The City Club has changed with the times to retain its approximately 1,000 members and attract new ones. Fifteen years ago, Foster began offering the occasional forum on a different day and time to better accommodate speakers’ and members’ schedules. He hopes “City Club in the City,” a six-year-old program that stages forums out in the community three times a year, and New Leaders, a young-professionals group that meets in the evening every couple of months, will continue to help build a more diversified audience.

“People might say, ‘The City Club is a bunch of older white businesspeople in suits,’” Foster says. “We have a lot of those. But we want younger people, women, people of color.”
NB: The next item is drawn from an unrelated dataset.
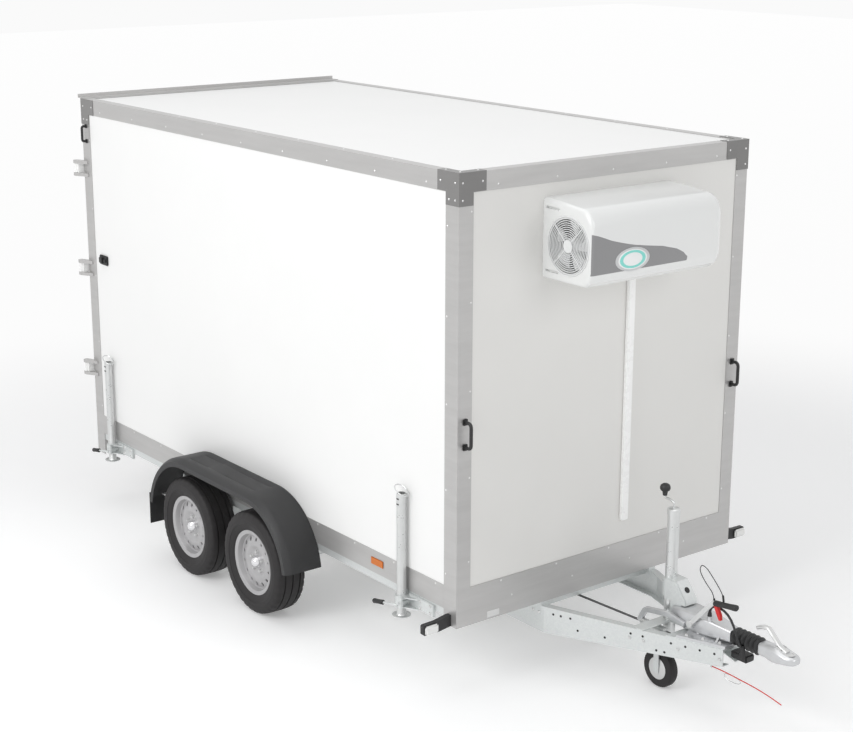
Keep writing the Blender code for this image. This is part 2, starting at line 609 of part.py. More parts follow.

The organization also continues to use ever-evolving technologies to distribute its programming. Forums are carried live on WCPN-FM and rebroadcast on approximately a hundred other radio stations in Northeast Ohio and around the country. WVIZ-TV televises the most recent program the following Sunday morning. The organization even has its own YouTube channel and poses questions to speakers sent in via Twitter.

Foster and Shaw acknowledge that the very digital and social media they’ve embraced present a challenge to luring people out of their offices and homes for a weekly luncheon meeting. Yet the City Club continues to book facilities much larger than its 280-seat dining room for anticipated major draws such as political debates and state-of-the-city and state-of-the-county addresses. Foster says that the Oct. 15 debate between incumbent U.S. Sen. Sherrod Brown and Republican challenger Josh Mandel sold out the Renaissance Cleveland ballroom in 12 days. Shaw believes the opportunity to pose spontaneous, unscripted questions to local, national and world leaders — one of the reasons he became a member seven years ago — remains a part of the forums’ appeal. 

“We believe there’s still a place for civil, public, face-to-face discourse,” he says. “That’s what we provide.”